In this talk I will showcase the latest advancements made by Uber Advanced Technologies Group's Research Lab in the quest towards self-driving vehicles. In addition, you'll hear my thoughts on the future of research and education in this field, where both industry and academia come together to form the next generation of students and solve the remaining open research problems.

Biographical details

Raquel Urtasun is the Head of Uber ATG Toronto. She is also an Associate Professor in the Department of Computer Science at the University of Toronto, a Canada Research Chair in Machine Learning and Computer Vision and a co-founder of the Vector Institute for AI. Prior to this, she was an Assistant Professor at the Toyota Technological Institute at Chicago (TTIC), an academic computer science institute affiliated with the University of Chicago.
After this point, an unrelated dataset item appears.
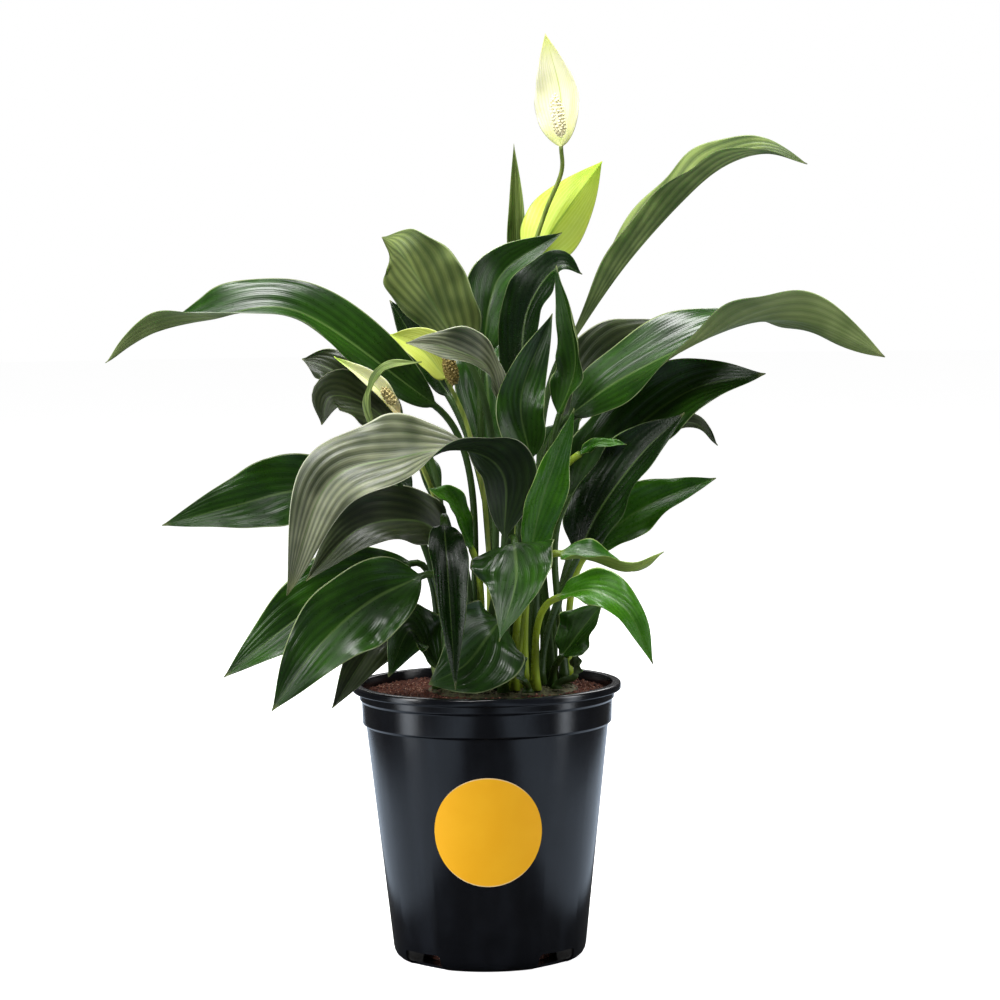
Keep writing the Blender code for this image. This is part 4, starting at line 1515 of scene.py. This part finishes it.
@dataclass
class NurseryPot:
    """A thin moulded pot with a rolled rim, a stepped collar and drain notches."""

    effects: Effects
    height: float
    rim_radius: float
    rim_depth: float = 4.5 * MM
    collar_radius: float = 78.3 * MM
    collar_depth: float = 9.5 * MM
    band_radius: float = 77 * MM
    band_depth: float = 25 * MM
    body_radius: float = 74.5 * MM
    foot_radius: float = 59.5 * MM
    foot_round: float = 8 * MM
    wall: float = 1.6 * MM
    notches: int = 4
    notch: tuple[float, float, float] = (18 * MM, 30 * MM, 20 * MM)
    notch_angle: float = 45.0
    notch_round: float = 2.5 * MM
    sharp_angle: float = 40.0
    steps: int = 180

    def wall_radius(self, z: float) -> float:
        """The outer radius of the tapered wall at a height."""
        share = (z - self.foot_round) / (self.height - self.band_depth - self.foot_round)
        return self.foot_radius + (self.body_radius - self.foot_radius) * share

    def profile(self) -> Profile:
        """The pot's section: floor, inside, rim, outside, foot.

        Returns:
            Its points from the middle of the floor round to the middle of the base.
        """
        top, wall, soft = self.height, self.wall, 0.7 * MM
        band = top - self.band_depth
        corners = [
            (0, wall, 0),
            (self.wall_radius(self.foot_round) - wall, wall, 7 * MM),
            (self.body_radius - wall, band, 2 * MM),
            (self.band_radius - wall, band + 2 * MM, 2 * MM),
            (self.collar_radius - wall, top - self.rim_depth, 2 * MM),
            (self.collar_radius - wall + 0.6 * MM, top, 0.6 * MM),
            (self.rim_radius, top, 1.6 * MM),
            (self.rim_radius, top - self.rim_depth, 0.8 * MM),
            (self.collar_radius, top - self.rim_depth - 0.4 * MM, soft),
            (self.collar_radius, top - self.collar_depth, soft),
            (self.band_radius, top - self.collar_depth - 0.8 * MM, soft),
            (self.band_radius - 0.4 * MM, band + 0.8 * MM, soft),
            (self.body_radius, band, soft),
            (self.wall_radius(0), 0, self.foot_round),
            (0, 0, 0),
        ]
        return filleted(corners)

    def build(self) -> None:
        """Turns the pot, cuts its notches and dresses it."""
        pot = turned("pot_turning", self.profile(), self.steps)
        cutters = [self.notch_cutter(360 / self.notches * index) for index in range(self.notches)]
        for cutter in cutters:
            cut = pot.modifiers.new("Notch", "BOOLEAN")
            cut.operation = "DIFFERENCE"
            cut.object = cutter
        mesh = baked_mesh(pot)
        for cutter in cutters:
            bpy.data.objects.remove(cutter)
        mesh.materials.clear()
        add_piece("nursery_pot", mesh, PlasticFinish().build(self.effects), "pot", "pot")
        mesh.set_sharp_from_angle(angle=math.radians(self.sharp_angle))

    def notch_cutter(self, around: float) -> Object:
        """A block with its outward edges rounded that cuts one notch.

        Args:
            around: Its direction past the first notch, in degrees.

        Returns:
            A scratch object.
        """
        bm = bmesh.new()
        bmesh.ops.create_cube(bm, size=1)
        bmesh.ops.scale(bm, vec=self.notch, verts=bm.verts)
        outward = []
        for edge in bm.edges:
            step = edge.verts[1].co - edge.verts[0].co
            if abs(step.y) < AXIS_TOLERANCE and abs(step.z) < AXIS_TOLERANCE:
                outward.append(edge)
        bmesh.ops.bevel(bm, geom=outward, offset=self.notch_round, segments=4, profile=0.5, affect="EDGES")
        turn = Matrix.Rotation(math.radians(self.notch_angle + around), 4, "Z")
        place = turn @ Matrix.Translation((self.foot_radius, 0, 0))
        bmesh.ops.transform(bm, matrix=place, verts=bm.verts)
        return linked("notch", written(bm, bpy.data.meshes.new("notch")))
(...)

She was also a visiting professor at ETH Zurich during the spring semester of 2010. She received her Ph.D. degree from the Computer Science department at Ecole Polytechnique Federal de Lausanne (EPFL) in 2006 and did her postdoc at MIT and UC Berkeley. She is a world leading expert in machine perception for self-driving cars. Her research interests include machine learning, computer vision, robotics and remote sensing. Her lab was selected as an NVIDIA NVAIL lab. She is a recipient of an NSERC EWR Steacie Award, an NVIDIA Pioneers of AI Award, a Ministry of Education and Innovation Early Researcher Award, three Google Faculty Research Awards, an Amazon Faculty Research Award, a Connaught New Researcher Award, a Fallona Family Research Award and two Best Paper Runner up Prize awarded at the Conference on Computer Vision and Pattern Recognition (CVPR) in 2013 and 2017 respectively. She is also an Editor of the International Journal in Computer Vision (IJCV) and has served as Area Chair of multiple machine learning and vision conferences (i.e., NIPS, UAI, ICML, ICLR, CVPR, ECCV).